Despite this harsh self-critique, Miller’s personal letters often involve very affectionate phrases such as “You’re food and drink to me” which break up the more explicit content. 

Letters to Anais Nin

Anais Nin is an accredited author in her own right, and her letters to Miller fuelled his passionate writings. When they were apart, Miller wrote

When you return I am going to give you one literary fuck fest—that means fucking and talking and talking and fucking.”

They often shared steamy memories, future promises and steamy hypotheticals.

With Miller’s characteristic stream-of-consciousness monologue style, it’s easy to imagine the lonesome author narrating the letter through his daydreams and fantasies. 

I feel your soft mouth closing over me, your leg clutching me tight, see you again in the kitchen here lifting your dress and sitting on top of me and the chair riding around over the kitchen floor, going thump, thump.

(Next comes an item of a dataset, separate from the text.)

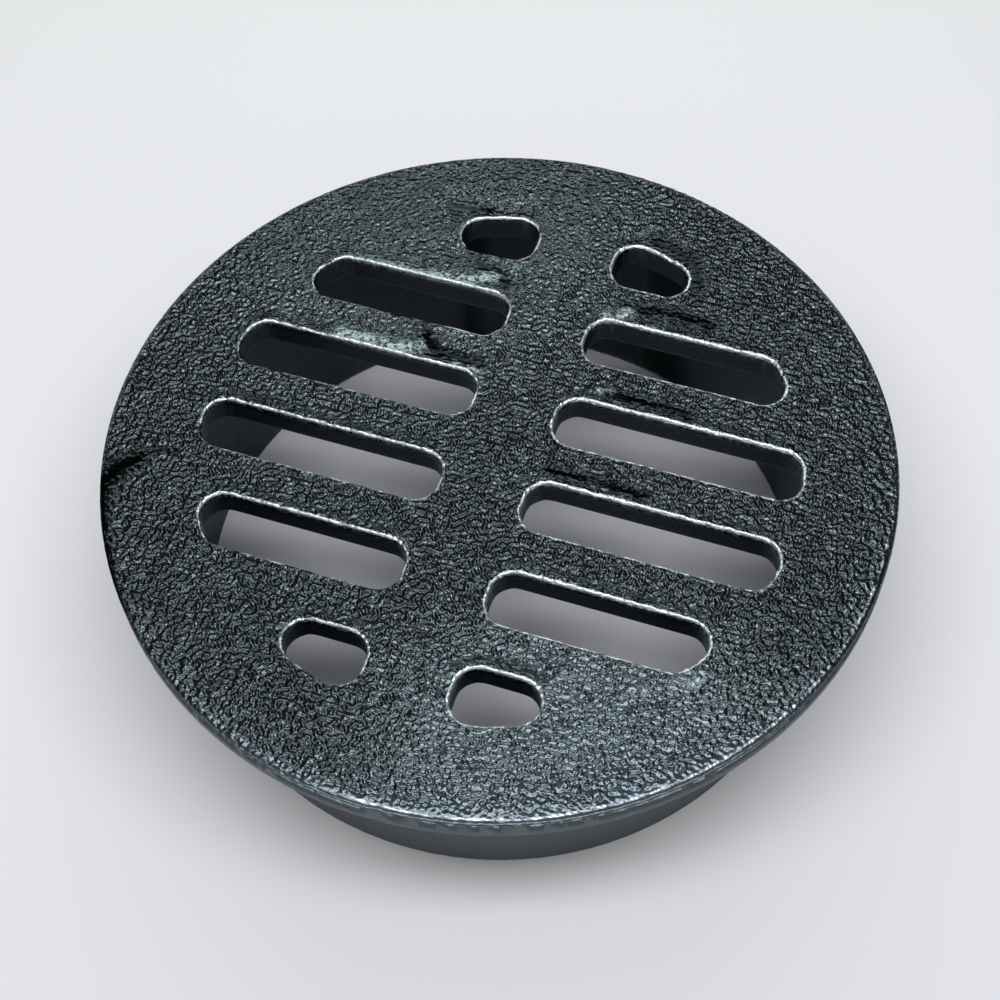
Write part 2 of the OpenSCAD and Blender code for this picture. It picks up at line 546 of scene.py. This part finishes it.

Letters could take weeks or even months to arrive and the drawn-out angst of awaiting a reply must have been agony. Compared to the near-instantaneous responses lovers can access now, the wait must have been practically unbearable. Much like the internet, the postal system held many a secret between lovers. Miller was acutely aware of the possibility of a mistaken recipient, remarking

God forgive me if this letter is ever opened by mistake. I can’t help it. I want you.”

These personal communications rarely appear publically, though Anais Nin’s family saved her personal diary and letters she kept from Henry. They were published after her death as part of an homage to her career in erotic literature. These two authors made their careers pushing the boundaries of published work, and their love lives clearly served as inspiration for their explicit narratives.